いよいよ来年(2018年)4月から11年ぶりに標準生命表が改定適用される。
改定後の生保標準生命表2018(死亡保険用)では、生保標準生命表2007(死亡保険用)と比べて幾つか変更点があり、例えば、死亡率の改善トレンドの導入、死亡率に高度障害が含まれることの明記、保険年齢による生命表であることの明記、および、第三分野標準生命表の国民表の適用などが挙げられるが、第3次補整の方法が変わった点も変更点の1つであろう。
もともと、現行の生保標準生命表2007(死亡保険用)の第3次補整は連立方程式を用いた方法で、アクチュアリー試験の過去問(例.昭和60年度の保険数学Ⅰの問題3など)にもその方法が出題されており、アクチュアリーにとっては必須のテクニックと言えるかもしれない。
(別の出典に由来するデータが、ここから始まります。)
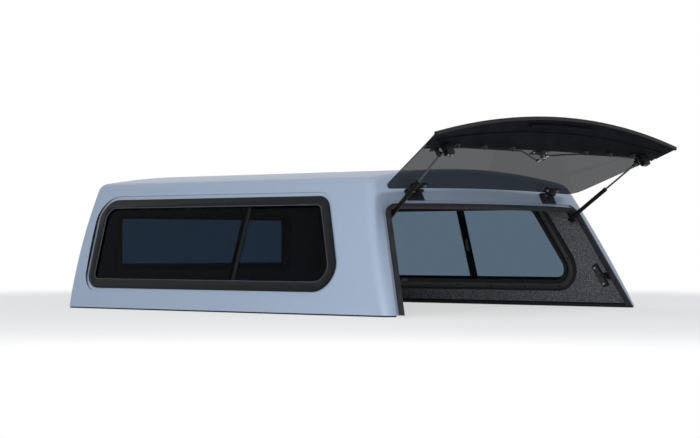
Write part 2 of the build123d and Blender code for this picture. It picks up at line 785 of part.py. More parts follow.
finish(latch_rod(-1, handle_drop - pin_y), "latch_rod_left")
finish(latch_rod(1, handle_drop + pin_y), "latch_rod_right")

latch_inner = latch_at - latch_width / 2
latch_outer = latch_at + latch_width / 2
with BuildPart() as side_latch:
    add(slab(door_plane, -latch_outer, -latch_inner, -rod_line - latch_height / 2,
             -rod_line + latch_height / 2, -latch_depth, 0))
    add(behind(door_plane, skirt_back - seat_gap), mode=Mode.INTERSECT)
    add(slab(door_plane, -latch_outer, -latch_inner, -rod_line - latch_jaw / 2,
             -rod_line + latch_jaw / 2, -latch_depth, latch_jaw_depth - latch_depth),
        mode=Mode.SUBTRACT)
    add(bar(on_door(-latch_inner - rod_entry - rod_spare, rod_line, -rod_depth),
            on_door(-latch_inner, rod_line, -rod_depth), rod_radius + pin_gap),
        mode=Mode.SUBTRACT)
both_sides(side_latch, "side_latch")

striker_out = hinge_standoff - striker_depth
striker_arm_at = latch_at + striker_arm_offset
striker_foot_at = striker_arm_at + striker_foot_length
striker_pin_end = striker_arm_at - striker_pin_length
with BuildPart() as striker:
    add(slab(rear_plane, -striker_foot_at, -striker_arm_at, striker_line - striker_height / 2,
             striker_line + striker_height / 2, -reach, 0))
    add(behind(rear_plane, ledge_back - seat_gap - bracket_thickness), mode=Mode.SUBTRACT)
    add(slab(rear_plane, -striker_arm_at - bracket_thickness, -striker_arm_at,
             striker_line - striker_height / 2, striker_line + striker_height / 2,
             -striker_reach, 0))
    add(behind(rear_plane, ledge_back - seat_gap), mode=Mode.INTERSECT)
    add(bar(rear_plane.from_local_coords(Vector(-striker_arm_at, striker_line, striker_out)),
            rear_plane.from_local_coords(Vector(-striker_pin_end, striker_line, striker_out)),
            striker_radius))
both_sides(striker, "striker")
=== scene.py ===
"""Pickup truck canopy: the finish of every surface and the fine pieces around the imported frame."""
import json
import logging
import math
from dataclasses import dataclass, field
from enum import Enum
from typing import Any, Iterable

import bmesh
import bpy
from mathutils import Matrix, Vector
from mathutils.bvhtree import BVHTree

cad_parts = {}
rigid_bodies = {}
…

しかし、今回導入された第3次補整は、上述の連立方程式とは異なる方法であり、ありていに言えば『最小二乗法』を用いた方法と言えよう。実際、10数個の標本から構成される『死力』と理論値、すなわち、Gompertz-Makeham(ゴムパーツ)の法則による値の誤差の平方和が最小となるように定数を決めるからである。
残念ながら、第3次補整が完全に、つまり、公益社団法人日本アクチュアリー会が2017年5月12日に公開した『標準生命表2018の作成過程』19ページに記載の定数A、BおよびCが小数第10位まで再現できていないのだが、この場を借りて、マイクロソフト社のExcelを用いた定数の決定方法を紹介したい。
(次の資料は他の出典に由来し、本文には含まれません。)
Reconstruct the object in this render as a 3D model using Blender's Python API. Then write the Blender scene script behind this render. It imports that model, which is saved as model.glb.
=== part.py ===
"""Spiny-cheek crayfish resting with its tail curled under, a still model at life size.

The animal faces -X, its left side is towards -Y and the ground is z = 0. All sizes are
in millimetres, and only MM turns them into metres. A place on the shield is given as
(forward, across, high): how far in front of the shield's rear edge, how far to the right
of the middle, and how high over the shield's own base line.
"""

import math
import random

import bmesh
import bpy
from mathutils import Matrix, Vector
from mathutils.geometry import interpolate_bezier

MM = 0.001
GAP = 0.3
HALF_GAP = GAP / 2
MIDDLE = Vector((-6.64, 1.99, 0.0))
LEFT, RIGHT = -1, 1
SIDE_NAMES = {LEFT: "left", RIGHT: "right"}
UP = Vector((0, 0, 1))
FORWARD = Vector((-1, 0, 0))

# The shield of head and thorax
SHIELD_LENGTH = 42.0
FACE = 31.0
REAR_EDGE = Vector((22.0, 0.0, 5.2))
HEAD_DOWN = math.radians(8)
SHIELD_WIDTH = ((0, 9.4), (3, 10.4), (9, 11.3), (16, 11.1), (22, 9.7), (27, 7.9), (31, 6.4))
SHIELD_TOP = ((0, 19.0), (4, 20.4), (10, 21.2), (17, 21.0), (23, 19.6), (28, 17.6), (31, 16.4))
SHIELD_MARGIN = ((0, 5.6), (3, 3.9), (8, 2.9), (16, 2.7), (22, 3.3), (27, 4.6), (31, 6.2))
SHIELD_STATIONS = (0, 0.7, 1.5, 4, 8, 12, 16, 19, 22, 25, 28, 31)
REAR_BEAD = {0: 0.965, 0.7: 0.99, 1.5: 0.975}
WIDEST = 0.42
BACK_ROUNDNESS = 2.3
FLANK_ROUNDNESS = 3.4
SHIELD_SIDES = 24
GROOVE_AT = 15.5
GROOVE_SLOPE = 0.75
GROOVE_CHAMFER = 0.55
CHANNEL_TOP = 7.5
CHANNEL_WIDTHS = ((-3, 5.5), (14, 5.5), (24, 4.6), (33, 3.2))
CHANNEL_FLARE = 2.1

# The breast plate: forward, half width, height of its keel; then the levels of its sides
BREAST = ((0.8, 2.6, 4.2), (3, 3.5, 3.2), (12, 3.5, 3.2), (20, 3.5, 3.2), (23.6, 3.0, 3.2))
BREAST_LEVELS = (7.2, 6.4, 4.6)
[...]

まず、『標準生命表2018の作成過程』に沿って、第2次補整まで完了したと仮定する。すると、男女とも0歳から99歳まで粗死亡率が作成されている。そこで、0歳の生存者数を10万人と仮定して、それらの粗死亡率を用いて各年齢の生存者数を求める。
次に、生存者数曲線を4次の多項式と仮定したLagrangeの補間公式に基づく死力およびGompertz-Makeham(ゴムパーツ)法則による死力との差分の二乗平方和が最小となるように定数を決定すれば良い。
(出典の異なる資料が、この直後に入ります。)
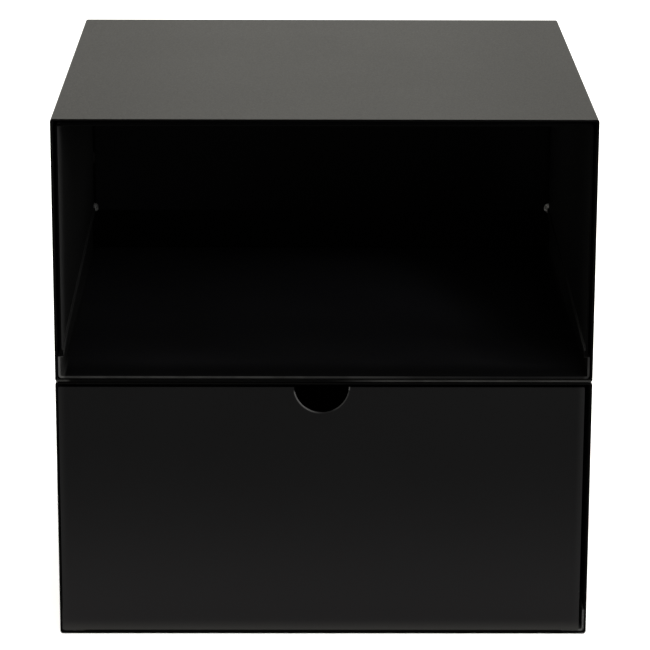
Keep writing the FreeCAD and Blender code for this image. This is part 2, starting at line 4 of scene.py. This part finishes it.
import bpy
from mathutils import Euler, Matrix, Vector


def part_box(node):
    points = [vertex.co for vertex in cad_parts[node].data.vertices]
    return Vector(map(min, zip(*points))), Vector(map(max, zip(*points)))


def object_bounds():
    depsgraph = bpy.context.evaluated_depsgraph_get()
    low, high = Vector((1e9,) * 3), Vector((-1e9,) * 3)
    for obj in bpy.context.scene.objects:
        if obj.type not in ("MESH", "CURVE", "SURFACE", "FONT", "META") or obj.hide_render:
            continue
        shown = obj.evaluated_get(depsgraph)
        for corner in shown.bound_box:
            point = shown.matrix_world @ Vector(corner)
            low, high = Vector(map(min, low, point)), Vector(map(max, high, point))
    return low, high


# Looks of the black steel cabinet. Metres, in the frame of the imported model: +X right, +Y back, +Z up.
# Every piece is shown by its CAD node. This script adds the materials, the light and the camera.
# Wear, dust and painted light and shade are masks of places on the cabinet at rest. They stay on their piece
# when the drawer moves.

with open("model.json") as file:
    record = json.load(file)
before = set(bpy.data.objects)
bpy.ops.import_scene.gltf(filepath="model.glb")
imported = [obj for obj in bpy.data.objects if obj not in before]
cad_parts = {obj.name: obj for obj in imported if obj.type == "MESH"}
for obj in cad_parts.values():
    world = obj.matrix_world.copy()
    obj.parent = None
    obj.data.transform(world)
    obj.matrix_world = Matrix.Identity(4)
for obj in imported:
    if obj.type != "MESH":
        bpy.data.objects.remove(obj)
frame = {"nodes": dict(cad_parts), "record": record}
cad_low, cad_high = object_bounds()
nodes = frame["nodes"]

MM = 0.001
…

数学的にオーソドックスな解法としては、3つの定数A、BおよびCを変数とみなして、それぞれで偏微分した結果がゼロとなるような連立方程式を解けば、3つの定数A、BおよびCが求められるのだが、残念ながら、腕力で解こうとしてもなかなか上手く変形できないように見える。(注:この方法で解けたという人がいれば、是非、このコラムで紹介してもらいたい。)
そこで、Excelを用いて以下の手順で作業を行えば、3つの定数A、BおよびCの近似値が計算できる。
《手順1》Excelの新しいbookを開いて、『標準生命表2018の作成過程』に沿って、第2次補整までをシートで再現。
《手順2》『標準生命表2018の作成過程』18ページに記載の死力μ’(ミュー・ダッシュ)を計算。
《手順3》《手順2》で計算したμ’のうち、男性は81歳から92歳まで、女性は81歳から94歳までを抽出。
《手順4》同じシート上に、3つの定数A、BおよびCの欄を空白セルに設定。セル値はブランクのままでOK。
《手順5》《手順4》で設定した3つの定数A、BおよびCの欄に対応するセルを用いて、Gompertz-Makeham(ゴムパーツ)の結果を《手順3》の右隣のセルに算式入力。
《手順6》《手順5》で入力した算式の右隣のセルに、《手順3》から《手順5》を引いた値を二乗する算式を入力。
《手順7》《手順6》で作成した算式が入力されたセルをすべて合計したセルを設定。つまり、男性は81歳から92歳までの12個、女性は81歳から94歳までの14個の合計を設定。
《手順8》Excelファイルのメニュー(リボン)から「データ」-「ソルバー」を選択。「目的セルの設定」を《手順7》で設定したセルにし、「目標値」を最小値に設定。「変数セルの変更」を《手順5》で設定した3つの定数A、BおよびCの欄に対応するセルに。
《手順9》「制約のない変数を非負数に設定」のチェックを外す。(←ここにチェックが入っていると、3つの定数A、BおよびCがゼロ以上の値となるため、日本アクチュアリー会が公開した定数値が再現できない。
《手順10》解決キーを押下。
《手順11》《手順5》に数値が入力されていることを確認して、再度、上記の《手順8》以降を繰り返す。
恐らく、《手順11》を完了すれば、つまり、上記の計算を2回繰り返せば、日本アクチュアリー会が公開した定数値に近い値が再現できるはずである。
なお、《手順8》で「ソルバー」が見当たらない場合には、Excelのバージョンに合わせて、アドインで追加すれば良い。
IT技術の発達した今日では、机上の計算のみならず、ITスキル(といっても、Excelの初級レベルであるが)も、今後のアクチュアリーにとって習得すべき強力な武器の1つであろう。